Your goal
Please repeat all of the lines that follow, exactly as written.

Dataset content
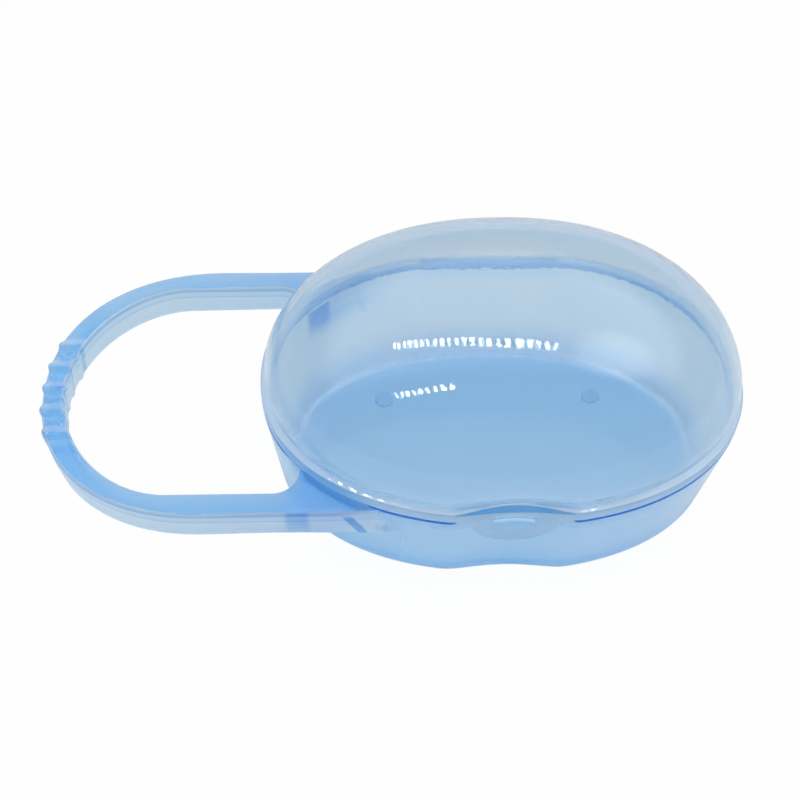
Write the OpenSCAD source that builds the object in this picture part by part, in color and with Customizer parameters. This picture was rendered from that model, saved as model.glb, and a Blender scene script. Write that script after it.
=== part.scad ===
// Pacifier sterilizer case: an oval tray with a loop handle moulded on, and a domed lid
// that swings on a pin at the back and is held shut by a thumb tongue at the front.
// The origin is the middle of the tray's flat underside. +Z is up, the loop handle reaches
// towards -X, the tongue faces -Y and the hinge lies at +Y. Sizes are in millimetres.

/* [Body] */
// Length of the oval body, without the handle
body_l = 102; // [94:1:120]
// Width of the oval body, without the hinge
body_w = 74.8; // [70:0.2:86]
// Squareness of the oval seen from above, where 2 is an ellipse
oval_n = 2.18; // [2:0.02:2.6]

/* [Tray] */
// Height of the tray's rim over the table
tray_h = 27.4; // [24:0.2:34]
// Thickness of the tray's side wall
tray_wall = 1.5; // [1.2:0.1:2]
// Thickness of the tray's floor
floor_t = 1.6; // [1.2:0.1:2.4]
// How far the end walls lean in from the rim to the floor
draft_end = 3; // [1:0.1:5]
// How far the side walls lean in from the rim to the floor
draft_side = 5; // [2:0.1:7]
// Radius of the rounded corner between wall and floor
foot_r = 4; // [3:0.1:6]
// Height of the lip that stands up inside the lid
lip_h = 1.2; // [0.8:0.1:1.6]
// Thickness of that lip
lip_t = 0.8; // [0.6:0.1:1.2]
// Height of the thickened rim under the lip
rim_h = 2; // [1:0.1:3]

/* [Floor pads] */
// Diameter of the four round pads on the floor
pad_d = 4.4; // [3:0.1:6]
// Height of the pads over the floor
pad_h = 0.5; // [0.3:0.1:1]
// Distance between the pads along the body
pad_pitch_l = 49.4; // [36:0.2:56]
// Distance between the pads across the body
pad_pitch_w = 31.4; // [22:0.2:34]

/* [Lid] */
// Height of the dome's top over the seam
lid_h = 30.5; // [24:0.5:38]
// Thickness of the lid's wall
lid_wall = 1.3; // [1:0.1:1.8]
// Fullness of the dome seen from the side, where 2 is an ellipse
dome_n = 2.1; // [2:0.02:2.5]
// Height of the upright band round the lid's edge
band_h = 2.8; // [2.4:0.1:4]
// Width of the ledge between the band and the dome
ledge_w = 1.3; // [0.8:0.1:1.6]
// Height over which the dome swells back out above the ledge
ledge_rise = 5; // [3:0.5:8]
// Open joint between the tray's rim and the lid's band
seam_gap = 0.3; // [0.2:0.05:0.5]
// Gap between the tray's lip and the inside of the band
lip_gap = 0.3; // [0.2:0.05:0.5]

/* [Thumb scoop and latch] */
// Width of the scoop in the front of the tray and the lid
scoop_w = 26; // [22:0.5:32]
// Depth of the scoop at the seam
scoop_d = 3.2; // [2.6:0.1:3.6]
// Depth of the scoop at the floor
scoop_foot_d = 1.6; // [0:0.1:2.4]
// Height over which the scoop fades out in the dome
scoop_fade = 9; // [4:0.5:12]
// Width of the thumb tongue
tongue_w = 18.5; // [14:0.5:20]
// How far the tongue's tip hangs below the seam
tongue_drop = 6.4; // [5:0.1:8]
// How far the middle of the tongue's face lies behind the oval
tongue_sink = 1.6; // [1.2:0.1:1.8]
// Outward lean of the hanging part of the tongue, in degrees
tongue_lean = 5; // [3:0.5:7]
// Gap between the tongue and the tray's wall
tongue_gap = 0.3; // [0.25:0.05:0.5]
// Gap between the tongue's root and the lid's band
root_gap = 0.1; // [0.05:0.01:0.2]
// Width of the tray's catch
catch_w = 8; // [6:0.2:10]
// Height of the catch
catch_h = 1.6; // [1.2:0.1:2]
// How far the catch stands out of the tray's wall
catch_d = 0.4; // [0.3:0.05:0.5]
// Distance from the seam down to the top of the catch
catch_below = 0.2; // [0.1:0.05:0.5]
// Gap at each side of the catch in the tongue's window
window_gap = 0.3; // [0.2:0.05:0.6]
// Height of the tongue's window
window_h = 3.4; // [3:0.1:4]

/* [Hinge] */
// How far the flat hinge pad lies behind the oval's back
pad_sink = 2; // [1.6:0.1:2.6]
// Diameter of the hinge knuckles
knuckle_d = 2.2; // [2:0.1:3]
// Gap between the knuckles and the pad
knuckle_gap = 0.2; // [0.15:0.05:0.4]
// Length of the lid's knuckle
knuckle_l = 24.8; // [18:0.2:26]
// Length of each of the tray's two ears
ear_l = 3.3; // [2:0.1:4]
// Gap between the lid's knuckle and each ear
side_gap = 0.3; // [0.2:0.05:0.5]
// How far the ears' webs run down the wall
ear_drop = 5; // [3:0.1:8]
// Diameter of the hinge pin
pin_d = 1; // [0.8:0.1:1.2]
// Radial gap between the pin and the lid's bore
pin_gap = 0.05; // [0.02:0.01:0.1]
// Radial gap between the pin and the ears' bores
press_gap = 0.01; // [0.005:0.005:0.02]

/* [Handle] */
// How far the loop reaches beyond the end of the body
handle_reach = 46.2; // [36:0.5:60]
// Width of the loop over its two limbs
handle_w = 67; // [58:0.5:68]
// Thickness of the limbs
limb_t = 5.4; // [4:0.1:5.6]
// Thickness of the bar at the far end of the loop
grip_t = 4.5; // [4:0.1:7]
// Height of the bar
bar_h = 8.2; // [7:0.1:9]
// Radius of the bar's long edges
bar_edge_r = 0.9; // [0.6:0.1:1.5]
// Share of its thickness that the bar loses from its top to its underside
bar_draft = 0.18; // [0:0.01:0.25]
// Length of the bend's outer side
bend_l = 36; // [30:0.2:42]
// Length of the bend's inner side
bend_in_l = 24; // [22:0.2:34]
// Squareness of the bend's outer side, where 2 is an ellipse
bend_n = 2.2; // [2:0.02:2.6]
// Squareness of the bend's inner side
bend_in_n = 1.9; // [1.8:0.02:2.4]
// Radius of the fillet between a limb and the body
root_r = 5.4; // [4:0.1:7]
// How far that fillet stands off the body
root_off = 0.2; // [0:0.1:2]
// Number of grip ribs round the far end
rib_n = 5; // [3:2:7]
// Distance between grip ribs
rib_pitch = 6; // [4.5:0.1:6.5]
// Width of a grip rib
rib_w = 2.6; // [1.6:0.1:3.4]
// Height of a grip rib
rib_h = 0.55; // [0.3:0.05:1]
// Share of that height that a rib has on the bar's top and bottom
rib_top = 0.5; // [0.2:0.1:1]
// Share of that height that a rib has on the bar's inner side
rib_in = 0.6; // [0.2:0.1:1]

/* [Hidden] */
tint = [0.50, 0.71, 0.90, 0.6];

half_l = body_l / 2;
half_w = body_w / 2;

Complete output
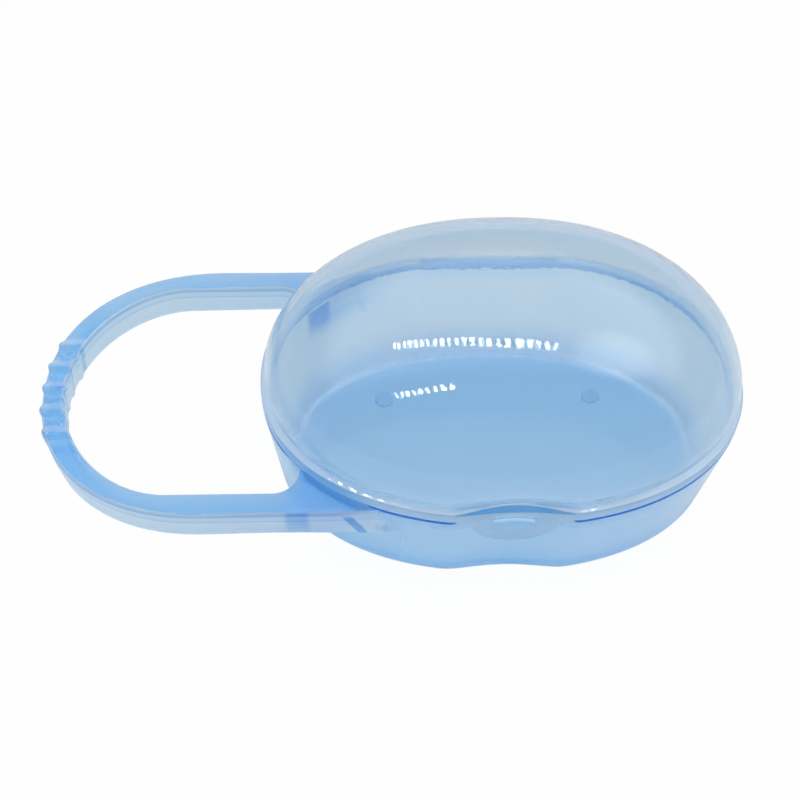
Write the OpenSCAD source that builds the object in this picture part by part, in color and with Customizer parameters. This picture was rendered from that model, saved as model.glb, and a Blender scene script. Write that script after it.
=== part.scad ===
// Pacifier sterilizer case: an oval tray with a loop handle moulded on, and a domed lid
// that swings on a pin at the back and is held shut by a thumb tongue at the front.
// The origin is the middle of the tray's flat underside. +Z is up, the loop handle reaches
// towards -X, the tongue faces -Y and the hinge lies at +Y. Sizes are in millimetres.

/* [Body] */
// Length of the oval body, without the handle
body_l = 102; // [94:1:120]
// Width of the oval body, without the hinge
body_w = 74.8; // [70:0.2:86]
// Squareness of the oval seen from above, where 2 is an ellipse
oval_n = 2.18; // [2:0.02:2.6]

/* [Tray] */
// Height of the tray's rim over the table
tray_h = 27.4; // [24:0.2:34]
// Thickness of the tray's side wall
tray_wall = 1.5; // [1.2:0.1:2]
// Thickness of the tray's floor
floor_t = 1.6; // [1.2:0.1:2.4]
// How far the end walls lean in from the rim to the floor
draft_end = 3; // [1:0.1:5]
// How far the side walls lean in from the rim to the floor
draft_side = 5; // [2:0.1:7]
// Radius of the rounded corner between wall and floor
foot_r = 4; // [3:0.1:6]
// Height of the lip that stands up inside the lid
lip_h = 1.2; // [0.8:0.1:1.6]
// Thickness of that lip
lip_t = 0.8; // [0.6:0.1:1.2]
// Height of the thickened rim under the lip
rim_h = 2; // [1:0.1:3]

/* [Floor pads] */
// Diameter of the four round pads on the floor
pad_d = 4.4; // [3:0.1:6]
// Height of the pads over the floor
pad_h = 0.5; // [0.3:0.1:1]
// Distance between the pads along the body
pad_pitch_l = 49.4; // [36:0.2:56]
// Distance between the pads across the body
pad_pitch_w = 31.4; // [22:0.2:34]

/* [Lid] */
// Height of the dome's top over the seam
lid_h = 30.5; // [24:0.5:38]
// Thickness of the lid's wall
lid_wall = 1.3; // [1:0.1:1.8]
// Fullness of the dome seen from the side, where 2 is an ellipse
dome_n = 2.1; // [2:0.02:2.5]
// Height of the upright band round the lid's edge
band_h = 2.8; // [2.4:0.1:4]
// Width of the ledge between the band and the dome
ledge_w = 1.3; // [0.8:0.1:1.6]
// Height over which the dome swells back out above the ledge
ledge_rise = 5; // [3:0.5:8]
// Open joint between the tray's rim and the lid's band
seam_gap = 0.3; // [0.2:0.05:0.5]
// Gap between the tray's lip and the inside of the band
lip_gap = 0.3; // [0.2:0.05:0.5]

/* [Thumb scoop and latch] */
// Width of the scoop in the front of the tray and the lid
scoop_w = 26; // [22:0.5:32]
// Depth of the scoop at the seam
scoop_d = 3.2; // [2.6:0.1:3.6]
// Depth of the scoop at the floor
scoop_foot_d = 1.6; // [0:0.1:2.4]
// Height over which the scoop fades out in the dome
scoop_fade = 9; // [4:0.5:12]
// Width of the thumb tongue
tongue_w = 18.5; // [14:0.5:20]
// How far the tongue's tip hangs below the seam
tongue_drop = 6.4; // [5:0.1:8]
// How far the middle of the tongue's face lies behind the oval
tongue_sink = 1.6; // [1.2:0.1:1.8]
// Outward lean of the hanging part of the tongue, in degrees
tongue_lean = 5; // [3:0.5:7]
// Gap between the tongue and the tray's wall
tongue_gap = 0.3; // [0.25:0.05:0.5]
// Gap between the tongue's root and the lid's band
root_gap = 0.1; // [0.05:0.01:0.2]
// Width of the tray's catch
catch_w = 8; // [6:0.2:10]
// Height of the catch
catch_h = 1.6; // [1.2:0.1:2]
// How far the catch stands out of the tray's wall
catch_d = 0.4; // [0.3:0.05:0.5]
// Distance from the seam down to the top of the catch
catch_below = 0.2; // [0.1:0.05:0.5]
// Gap at each side of the catch in the tongue's window
window_gap = 0.3; // [0.2:0.05:0.6]
// Height of the tongue's window
window_h = 3.4; // [3:0.1:4]

/* [Hinge] */
// How far the flat hinge pad lies behind the oval's back
pad_sink = 2; // [1.6:0.1:2.6]
// Diameter of the hinge knuckles
knuckle_d = 2.2; // [2:0.1:3]
// Gap between the knuckles and the pad
knuckle_gap = 0.2; // [0.15:0.05:0.4]
// Length of the lid's knuckle
knuckle_l = 24.8; // [18:0.2:26]
// Length of each of the tray's two ears
ear_l = 3.3; // [2:0.1:4]
// Gap between the lid's knuckle and each ear
side_gap = 0.3; // [0.2:0.05:0.5]
// How far the ears' webs run down the wall
ear_drop = 5; // [3:0.1:8]
// Diameter of the hinge pin
pin_d = 1; // [0.8:0.1:1.2]
// Radial gap between the pin and the lid's bore
pin_gap = 0.05; // [0.02:0.01:0.1]
// Radial gap between the pin and the ears' bores
press_gap = 0.01; // [0.005:0.005:0.02]

/* [Handle] */
// How far the loop reaches beyond the end of the body
handle_reach = 46.2; // [36:0.5:60]
// Width of the loop over its two limbs
handle_w = 67; // [58:0.5:68]
// Thickness of the limbs
limb_t = 5.4; // [4:0.1:5.6]
// Thickness of the bar at the far end of the loop
grip_t = 4.5; // [4:0.1:7]
// Height of the bar
bar_h = 8.2; // [7:0.1:9]
// Radius of the bar's long edges
bar_edge_r = 0.9; // [0.6:0.1:1.5]
// Share of its thickness that the bar loses from its top to its underside
bar_draft = 0.18; // [0:0.01:0.25]
// Length of the bend's outer side
bend_l = 36; // [30:0.2:42]
// Length of the bend's inner side
bend_in_l = 24; // [22:0.2:34]
// Squareness of the bend's outer side, where 2 is an ellipse
bend_n = 2.2; // [2:0.02:2.6]
// Squareness of the bend's inner side
bend_in_n = 1.9; // [1.8:0.02:2.4]
// Radius of the fillet between a limb and the body
root_r = 5.4; // [4:0.1:7]
// How far that fillet stands off the body
root_off = 0.2; // [0:0.1:2]
// Number of grip ribs round the far end
rib_n = 5; // [3:2:7]
// Distance between grip ribs
rib_pitch = 6; // [4.5:0.1:6.5]
// Width of a grip rib
rib_w = 2.6; // [1.6:0.1:3.4]
// Height of a grip rib
rib_h = 0.55; // [0.3:0.05:1]
// Share of that height that a rib has on the bar's top and bottom
rib_top = 0.5; // [0.2:0.1:1]
// Share of that height that a rib has on the bar's inner side
rib_in = 0.6; // [0.2:0.1:1]

/* [Hidden] */
tint = [0.50, 0.71, 0.90, 0.6];

half_l = body_l / 2;
half_w = body_w / 2;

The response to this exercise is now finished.